AIM OF THE TASK | Copy out all the lines in the records that include the word "body".

DATA RECORDS |
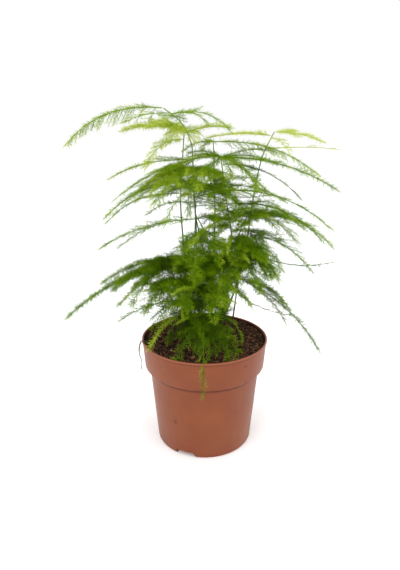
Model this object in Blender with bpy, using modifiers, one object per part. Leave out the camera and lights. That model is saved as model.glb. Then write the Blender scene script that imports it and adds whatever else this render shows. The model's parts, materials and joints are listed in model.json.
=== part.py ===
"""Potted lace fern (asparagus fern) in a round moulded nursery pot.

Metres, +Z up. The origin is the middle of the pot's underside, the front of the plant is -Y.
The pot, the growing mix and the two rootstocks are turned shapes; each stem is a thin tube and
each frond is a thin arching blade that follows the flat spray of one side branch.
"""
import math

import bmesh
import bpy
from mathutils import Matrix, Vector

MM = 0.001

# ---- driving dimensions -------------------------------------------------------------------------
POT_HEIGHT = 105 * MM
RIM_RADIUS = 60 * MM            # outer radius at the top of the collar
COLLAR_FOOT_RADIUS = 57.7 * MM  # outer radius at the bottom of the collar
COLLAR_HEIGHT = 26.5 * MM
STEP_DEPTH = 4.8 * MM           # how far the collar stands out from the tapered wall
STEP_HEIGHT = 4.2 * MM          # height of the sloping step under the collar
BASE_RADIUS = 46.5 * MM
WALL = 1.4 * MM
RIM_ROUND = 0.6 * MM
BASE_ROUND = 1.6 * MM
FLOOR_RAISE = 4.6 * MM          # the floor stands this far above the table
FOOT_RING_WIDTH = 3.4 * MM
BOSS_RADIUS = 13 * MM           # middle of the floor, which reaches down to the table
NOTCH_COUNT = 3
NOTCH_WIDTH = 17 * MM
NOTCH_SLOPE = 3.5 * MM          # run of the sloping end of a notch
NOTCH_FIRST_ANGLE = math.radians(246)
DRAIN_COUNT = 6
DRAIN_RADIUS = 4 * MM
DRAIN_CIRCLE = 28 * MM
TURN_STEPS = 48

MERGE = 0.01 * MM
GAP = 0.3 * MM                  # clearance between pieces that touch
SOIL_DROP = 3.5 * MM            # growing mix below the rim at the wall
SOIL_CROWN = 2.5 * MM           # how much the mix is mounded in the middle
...
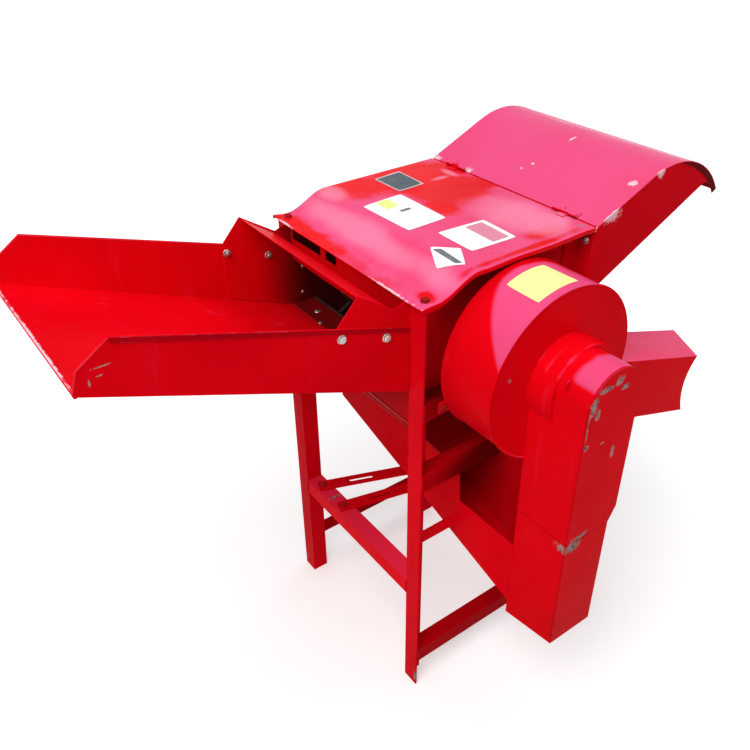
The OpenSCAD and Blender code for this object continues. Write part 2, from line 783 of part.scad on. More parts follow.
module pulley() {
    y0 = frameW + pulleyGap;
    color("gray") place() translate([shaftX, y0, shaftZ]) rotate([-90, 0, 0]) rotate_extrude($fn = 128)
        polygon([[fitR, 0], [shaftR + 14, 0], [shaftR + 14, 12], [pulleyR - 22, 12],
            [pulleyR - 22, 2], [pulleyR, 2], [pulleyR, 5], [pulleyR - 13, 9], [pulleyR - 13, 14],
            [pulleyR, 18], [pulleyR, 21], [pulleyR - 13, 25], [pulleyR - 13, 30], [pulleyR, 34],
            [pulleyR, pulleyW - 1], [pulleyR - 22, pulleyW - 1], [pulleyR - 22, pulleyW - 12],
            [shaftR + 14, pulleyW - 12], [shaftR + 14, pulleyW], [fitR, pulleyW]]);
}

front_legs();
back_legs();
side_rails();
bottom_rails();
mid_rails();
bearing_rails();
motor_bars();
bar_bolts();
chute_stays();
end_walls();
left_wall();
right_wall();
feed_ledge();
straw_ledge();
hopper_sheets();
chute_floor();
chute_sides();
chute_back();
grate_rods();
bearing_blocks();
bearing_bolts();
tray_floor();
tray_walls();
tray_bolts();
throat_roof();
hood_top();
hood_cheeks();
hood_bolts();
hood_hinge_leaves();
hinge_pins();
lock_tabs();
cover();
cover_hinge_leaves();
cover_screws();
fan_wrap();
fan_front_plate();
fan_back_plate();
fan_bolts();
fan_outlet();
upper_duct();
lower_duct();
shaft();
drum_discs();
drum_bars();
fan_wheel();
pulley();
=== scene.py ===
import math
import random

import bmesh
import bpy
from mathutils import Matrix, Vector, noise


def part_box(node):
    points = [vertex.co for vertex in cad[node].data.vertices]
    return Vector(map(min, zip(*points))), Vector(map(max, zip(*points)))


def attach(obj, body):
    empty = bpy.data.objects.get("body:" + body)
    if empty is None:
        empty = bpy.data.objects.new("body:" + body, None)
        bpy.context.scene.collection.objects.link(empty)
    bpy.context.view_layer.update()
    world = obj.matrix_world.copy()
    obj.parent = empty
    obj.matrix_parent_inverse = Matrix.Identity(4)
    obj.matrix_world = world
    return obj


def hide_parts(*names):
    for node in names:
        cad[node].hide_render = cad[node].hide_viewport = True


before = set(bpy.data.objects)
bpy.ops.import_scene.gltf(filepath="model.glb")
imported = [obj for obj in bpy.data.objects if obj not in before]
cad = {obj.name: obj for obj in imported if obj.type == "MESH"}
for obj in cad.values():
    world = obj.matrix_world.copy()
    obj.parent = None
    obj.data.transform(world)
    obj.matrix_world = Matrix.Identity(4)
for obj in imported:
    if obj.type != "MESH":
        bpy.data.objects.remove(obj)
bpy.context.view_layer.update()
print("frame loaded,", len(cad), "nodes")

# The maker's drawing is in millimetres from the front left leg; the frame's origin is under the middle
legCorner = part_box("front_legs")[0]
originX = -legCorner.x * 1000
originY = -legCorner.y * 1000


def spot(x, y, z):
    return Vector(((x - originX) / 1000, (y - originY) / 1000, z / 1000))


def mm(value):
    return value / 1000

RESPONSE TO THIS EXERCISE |
def attach(obj, body):
    empty = bpy.data.objects.get("body:" + body)
        empty = bpy.data.objects.new("body:" + body, None)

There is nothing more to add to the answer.